* **SHORT TASK**
In the listing below, locate the line containing "fork_rivets();" and the line containing "before = set(bpy.data.objects)". Output both of them and every line between, exactly as written, and nothing more.

* **DATASET EXTRACT**
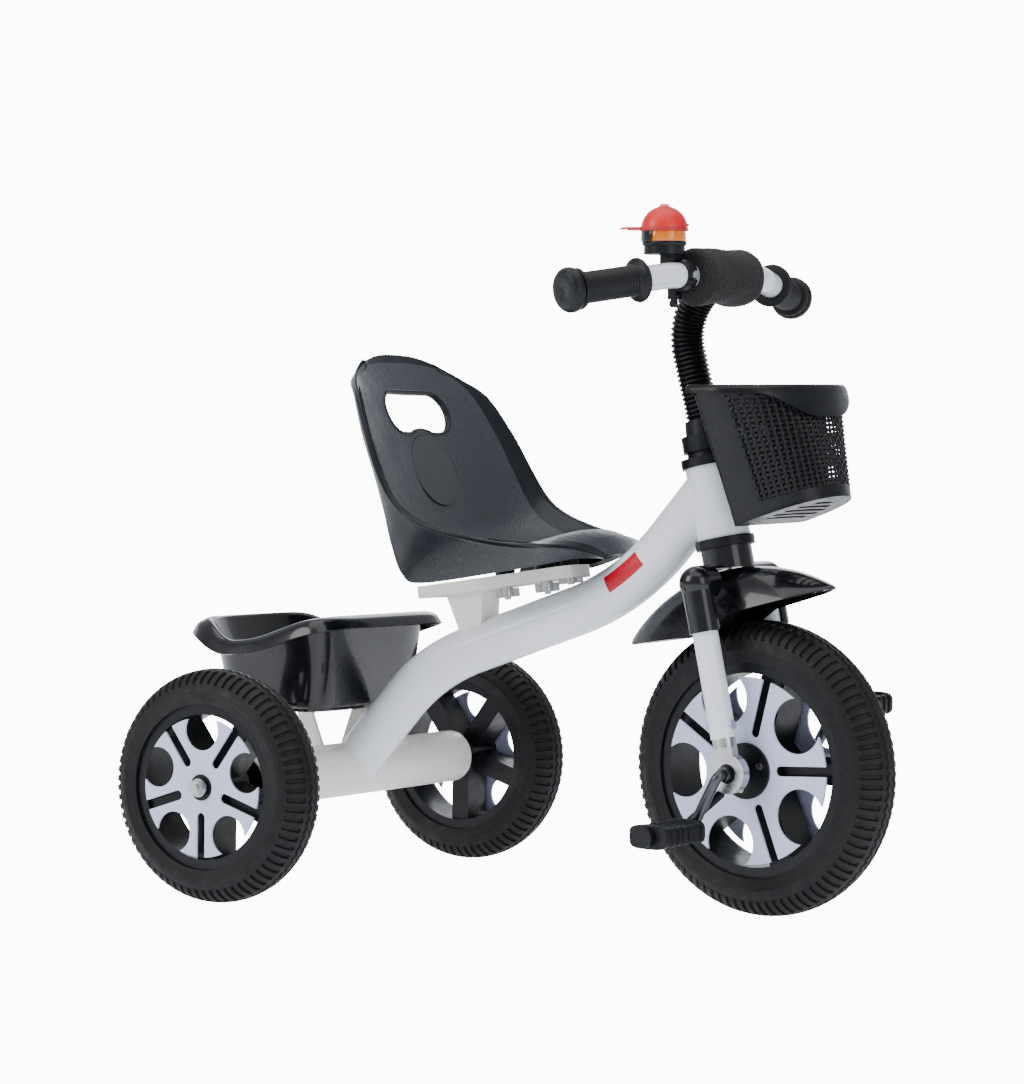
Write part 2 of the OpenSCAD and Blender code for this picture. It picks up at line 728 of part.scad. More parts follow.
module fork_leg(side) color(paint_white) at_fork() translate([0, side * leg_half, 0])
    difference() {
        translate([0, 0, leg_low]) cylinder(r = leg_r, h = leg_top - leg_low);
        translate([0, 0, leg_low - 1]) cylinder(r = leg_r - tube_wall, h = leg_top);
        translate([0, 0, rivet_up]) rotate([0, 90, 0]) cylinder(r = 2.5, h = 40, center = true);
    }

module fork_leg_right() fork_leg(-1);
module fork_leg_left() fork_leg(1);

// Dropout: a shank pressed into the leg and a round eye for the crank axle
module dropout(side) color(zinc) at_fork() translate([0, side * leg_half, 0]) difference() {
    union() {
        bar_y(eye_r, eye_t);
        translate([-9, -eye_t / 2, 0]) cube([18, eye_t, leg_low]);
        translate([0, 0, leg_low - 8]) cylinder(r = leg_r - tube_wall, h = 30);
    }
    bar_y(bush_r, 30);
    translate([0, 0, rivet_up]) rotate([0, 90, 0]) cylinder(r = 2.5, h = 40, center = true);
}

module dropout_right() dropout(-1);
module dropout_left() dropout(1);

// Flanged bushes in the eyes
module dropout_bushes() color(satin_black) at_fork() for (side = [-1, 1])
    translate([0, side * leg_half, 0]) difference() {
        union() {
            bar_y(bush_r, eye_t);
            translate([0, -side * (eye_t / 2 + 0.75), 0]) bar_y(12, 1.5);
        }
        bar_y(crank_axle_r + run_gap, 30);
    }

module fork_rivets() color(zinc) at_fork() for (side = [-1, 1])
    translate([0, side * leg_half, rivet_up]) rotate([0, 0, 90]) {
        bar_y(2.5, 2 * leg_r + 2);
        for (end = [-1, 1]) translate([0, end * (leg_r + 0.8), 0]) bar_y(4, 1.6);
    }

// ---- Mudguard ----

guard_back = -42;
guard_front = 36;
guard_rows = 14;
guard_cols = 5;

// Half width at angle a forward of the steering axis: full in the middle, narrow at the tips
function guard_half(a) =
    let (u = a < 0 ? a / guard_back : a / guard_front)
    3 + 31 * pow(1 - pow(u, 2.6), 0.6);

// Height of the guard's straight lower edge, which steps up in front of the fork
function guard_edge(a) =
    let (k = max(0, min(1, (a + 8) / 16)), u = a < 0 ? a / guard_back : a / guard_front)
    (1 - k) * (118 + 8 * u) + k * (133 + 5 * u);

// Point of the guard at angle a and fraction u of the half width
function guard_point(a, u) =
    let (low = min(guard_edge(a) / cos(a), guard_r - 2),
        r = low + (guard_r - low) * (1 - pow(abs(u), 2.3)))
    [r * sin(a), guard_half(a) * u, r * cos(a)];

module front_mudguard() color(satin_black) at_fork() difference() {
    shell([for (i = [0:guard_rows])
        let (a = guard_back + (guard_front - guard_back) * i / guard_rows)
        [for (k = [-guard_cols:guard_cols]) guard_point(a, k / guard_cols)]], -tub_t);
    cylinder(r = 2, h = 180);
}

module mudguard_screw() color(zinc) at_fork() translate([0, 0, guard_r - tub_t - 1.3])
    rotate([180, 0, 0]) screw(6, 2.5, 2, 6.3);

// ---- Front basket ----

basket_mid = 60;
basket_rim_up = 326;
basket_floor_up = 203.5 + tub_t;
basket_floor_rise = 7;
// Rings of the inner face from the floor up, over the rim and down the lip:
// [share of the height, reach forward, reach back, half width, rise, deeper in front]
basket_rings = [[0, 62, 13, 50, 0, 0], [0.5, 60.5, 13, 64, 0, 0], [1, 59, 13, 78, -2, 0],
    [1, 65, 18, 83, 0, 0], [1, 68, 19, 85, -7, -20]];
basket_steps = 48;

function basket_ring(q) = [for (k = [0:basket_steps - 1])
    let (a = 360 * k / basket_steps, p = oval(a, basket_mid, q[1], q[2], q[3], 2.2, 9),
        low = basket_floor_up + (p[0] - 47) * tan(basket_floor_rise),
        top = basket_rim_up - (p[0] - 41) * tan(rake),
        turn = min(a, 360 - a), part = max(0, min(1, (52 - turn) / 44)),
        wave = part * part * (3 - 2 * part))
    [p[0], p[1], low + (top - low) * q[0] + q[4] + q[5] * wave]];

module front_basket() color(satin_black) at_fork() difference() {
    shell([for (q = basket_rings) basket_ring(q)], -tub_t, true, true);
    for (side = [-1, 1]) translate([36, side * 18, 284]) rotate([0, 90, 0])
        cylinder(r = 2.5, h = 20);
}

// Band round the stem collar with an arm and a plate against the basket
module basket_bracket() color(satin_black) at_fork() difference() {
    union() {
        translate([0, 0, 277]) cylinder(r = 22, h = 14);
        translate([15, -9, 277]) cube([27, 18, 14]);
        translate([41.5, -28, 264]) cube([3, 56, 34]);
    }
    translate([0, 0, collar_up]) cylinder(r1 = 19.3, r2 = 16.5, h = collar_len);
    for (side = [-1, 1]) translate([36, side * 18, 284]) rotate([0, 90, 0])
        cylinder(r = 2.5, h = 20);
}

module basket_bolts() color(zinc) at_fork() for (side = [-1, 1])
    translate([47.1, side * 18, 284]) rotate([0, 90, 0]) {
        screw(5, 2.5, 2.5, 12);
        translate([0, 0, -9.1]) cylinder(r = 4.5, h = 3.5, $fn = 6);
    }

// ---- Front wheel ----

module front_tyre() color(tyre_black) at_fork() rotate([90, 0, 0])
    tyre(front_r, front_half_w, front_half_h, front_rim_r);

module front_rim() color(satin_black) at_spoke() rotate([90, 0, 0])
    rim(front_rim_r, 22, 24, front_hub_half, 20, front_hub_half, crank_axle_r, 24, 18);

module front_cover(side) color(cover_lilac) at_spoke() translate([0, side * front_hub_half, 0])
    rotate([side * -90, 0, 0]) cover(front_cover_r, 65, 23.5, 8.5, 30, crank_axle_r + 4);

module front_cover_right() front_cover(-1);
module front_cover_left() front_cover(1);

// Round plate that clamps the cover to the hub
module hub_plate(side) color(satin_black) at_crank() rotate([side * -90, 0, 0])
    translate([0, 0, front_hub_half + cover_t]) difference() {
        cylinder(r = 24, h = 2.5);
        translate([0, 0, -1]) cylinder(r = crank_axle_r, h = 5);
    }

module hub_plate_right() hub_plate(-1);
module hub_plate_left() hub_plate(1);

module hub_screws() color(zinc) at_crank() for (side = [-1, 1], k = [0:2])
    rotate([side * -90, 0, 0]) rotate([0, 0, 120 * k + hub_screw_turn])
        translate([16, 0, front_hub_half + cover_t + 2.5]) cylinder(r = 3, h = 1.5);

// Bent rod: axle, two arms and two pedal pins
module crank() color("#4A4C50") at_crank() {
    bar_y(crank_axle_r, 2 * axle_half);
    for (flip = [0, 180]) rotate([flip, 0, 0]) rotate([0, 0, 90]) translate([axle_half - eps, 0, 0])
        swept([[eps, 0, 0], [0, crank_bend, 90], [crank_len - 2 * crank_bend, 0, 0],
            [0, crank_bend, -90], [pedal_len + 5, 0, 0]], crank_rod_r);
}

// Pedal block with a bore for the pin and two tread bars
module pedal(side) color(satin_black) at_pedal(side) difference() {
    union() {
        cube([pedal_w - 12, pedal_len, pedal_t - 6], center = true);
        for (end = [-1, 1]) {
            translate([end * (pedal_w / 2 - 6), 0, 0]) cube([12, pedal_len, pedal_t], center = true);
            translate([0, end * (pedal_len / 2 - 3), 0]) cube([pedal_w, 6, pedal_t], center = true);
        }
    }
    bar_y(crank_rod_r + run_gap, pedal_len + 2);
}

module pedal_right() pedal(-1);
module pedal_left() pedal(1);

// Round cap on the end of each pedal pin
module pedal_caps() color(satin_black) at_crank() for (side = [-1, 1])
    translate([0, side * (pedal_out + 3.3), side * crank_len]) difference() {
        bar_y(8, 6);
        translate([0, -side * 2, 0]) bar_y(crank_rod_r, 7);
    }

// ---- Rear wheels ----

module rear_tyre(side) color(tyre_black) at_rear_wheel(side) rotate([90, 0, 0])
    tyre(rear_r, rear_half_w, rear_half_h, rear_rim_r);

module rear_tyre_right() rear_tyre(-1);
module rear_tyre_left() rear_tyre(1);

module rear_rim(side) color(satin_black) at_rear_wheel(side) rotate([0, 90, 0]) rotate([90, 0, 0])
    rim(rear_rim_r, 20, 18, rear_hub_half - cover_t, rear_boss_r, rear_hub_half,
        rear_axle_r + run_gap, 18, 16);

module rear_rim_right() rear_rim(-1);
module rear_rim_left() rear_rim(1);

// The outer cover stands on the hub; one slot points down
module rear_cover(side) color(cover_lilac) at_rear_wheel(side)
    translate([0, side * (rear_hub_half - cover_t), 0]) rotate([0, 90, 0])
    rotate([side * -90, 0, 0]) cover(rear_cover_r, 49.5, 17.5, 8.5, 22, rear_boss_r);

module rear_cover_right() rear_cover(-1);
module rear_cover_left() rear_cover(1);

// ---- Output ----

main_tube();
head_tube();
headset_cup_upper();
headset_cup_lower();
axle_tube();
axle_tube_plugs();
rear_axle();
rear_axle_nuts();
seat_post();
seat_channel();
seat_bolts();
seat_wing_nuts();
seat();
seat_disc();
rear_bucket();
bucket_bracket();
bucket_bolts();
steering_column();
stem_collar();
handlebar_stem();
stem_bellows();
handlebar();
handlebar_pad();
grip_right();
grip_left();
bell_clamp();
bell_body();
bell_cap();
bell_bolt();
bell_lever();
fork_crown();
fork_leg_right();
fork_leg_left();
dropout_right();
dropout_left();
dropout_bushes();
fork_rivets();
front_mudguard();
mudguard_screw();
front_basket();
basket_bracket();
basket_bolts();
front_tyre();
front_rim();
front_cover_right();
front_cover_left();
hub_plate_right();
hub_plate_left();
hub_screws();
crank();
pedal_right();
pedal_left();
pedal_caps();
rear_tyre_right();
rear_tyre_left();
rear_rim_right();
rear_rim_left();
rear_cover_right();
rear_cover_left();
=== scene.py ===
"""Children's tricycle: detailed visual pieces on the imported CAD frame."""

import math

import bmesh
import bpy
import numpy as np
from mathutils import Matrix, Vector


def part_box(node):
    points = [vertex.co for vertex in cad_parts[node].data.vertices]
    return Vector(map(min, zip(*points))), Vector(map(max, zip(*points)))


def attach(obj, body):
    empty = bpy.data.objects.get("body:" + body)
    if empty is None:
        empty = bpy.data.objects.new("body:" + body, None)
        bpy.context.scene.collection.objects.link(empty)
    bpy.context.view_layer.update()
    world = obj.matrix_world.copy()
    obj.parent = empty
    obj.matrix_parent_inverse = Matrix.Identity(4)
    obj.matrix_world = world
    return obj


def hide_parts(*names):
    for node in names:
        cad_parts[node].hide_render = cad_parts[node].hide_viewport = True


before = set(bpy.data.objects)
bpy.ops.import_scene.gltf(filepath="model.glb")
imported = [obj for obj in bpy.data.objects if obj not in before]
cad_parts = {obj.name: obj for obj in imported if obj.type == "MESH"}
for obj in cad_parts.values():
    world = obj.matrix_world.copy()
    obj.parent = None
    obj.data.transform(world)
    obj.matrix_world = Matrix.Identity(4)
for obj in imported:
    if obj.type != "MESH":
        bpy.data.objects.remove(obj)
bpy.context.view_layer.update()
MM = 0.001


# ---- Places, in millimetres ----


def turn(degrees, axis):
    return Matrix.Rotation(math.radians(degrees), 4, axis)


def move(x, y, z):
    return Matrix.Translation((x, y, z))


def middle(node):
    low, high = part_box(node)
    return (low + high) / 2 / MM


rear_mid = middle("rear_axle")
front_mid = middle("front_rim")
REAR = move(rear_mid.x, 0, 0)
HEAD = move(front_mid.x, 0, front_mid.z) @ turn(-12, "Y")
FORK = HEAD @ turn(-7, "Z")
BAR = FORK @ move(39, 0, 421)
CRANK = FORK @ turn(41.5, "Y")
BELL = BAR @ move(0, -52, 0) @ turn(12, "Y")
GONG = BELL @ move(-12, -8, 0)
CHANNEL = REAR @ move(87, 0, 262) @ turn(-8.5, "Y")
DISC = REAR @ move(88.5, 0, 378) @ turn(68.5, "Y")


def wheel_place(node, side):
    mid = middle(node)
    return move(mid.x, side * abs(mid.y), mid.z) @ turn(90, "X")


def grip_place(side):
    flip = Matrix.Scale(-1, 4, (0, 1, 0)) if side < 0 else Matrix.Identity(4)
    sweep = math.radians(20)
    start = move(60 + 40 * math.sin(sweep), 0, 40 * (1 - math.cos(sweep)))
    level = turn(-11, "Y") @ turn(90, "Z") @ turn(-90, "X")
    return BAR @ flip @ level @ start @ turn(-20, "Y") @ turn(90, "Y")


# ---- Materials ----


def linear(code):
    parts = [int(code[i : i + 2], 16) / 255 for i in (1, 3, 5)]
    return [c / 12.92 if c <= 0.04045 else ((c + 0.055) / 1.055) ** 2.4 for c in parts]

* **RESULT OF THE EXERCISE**
fork_rivets();
front_mudguard();
mudguard_screw();
front_basket();
basket_bracket();
basket_bolts();
front_tyre();
front_rim();
front_cover_right();
front_cover_left();
hub_plate_right();
hub_plate_left();
hub_screws();
crank();
pedal_right();
pedal_left();
pedal_caps();
rear_tyre_right();
rear_tyre_left();
rear_rim_right();
rear_rim_left();
rear_cover_right();
rear_cover_left();
=== scene.py ===
"""Children's tricycle: detailed visual pieces on the imported CAD frame."""

import math

import bmesh
import bpy
import numpy as np
from mathutils import Matrix, Vector


def part_box(node):
    points = [vertex.co for vertex in cad_parts[node].data.vertices]
    return Vector(map(min, zip(*points))), Vector(map(max, zip(*points)))


def attach(obj, body):
    empty = bpy.data.objects.get("body:" + body)
    if empty is None:
        empty = bpy.data.objects.new("body:" + body, None)
        bpy.context.scene.collection.objects.link(empty)
    bpy.context.view_layer.update()
    world = obj.matrix_world.copy()
    obj.parent = empty
    obj.matrix_parent_inverse = Matrix.Identity(4)
    obj.matrix_world = world
    return obj


def hide_parts(*names):
    for node in names:
        cad_parts[node].hide_render = cad_parts[node].hide_viewport = True


before = set(bpy.data.objects)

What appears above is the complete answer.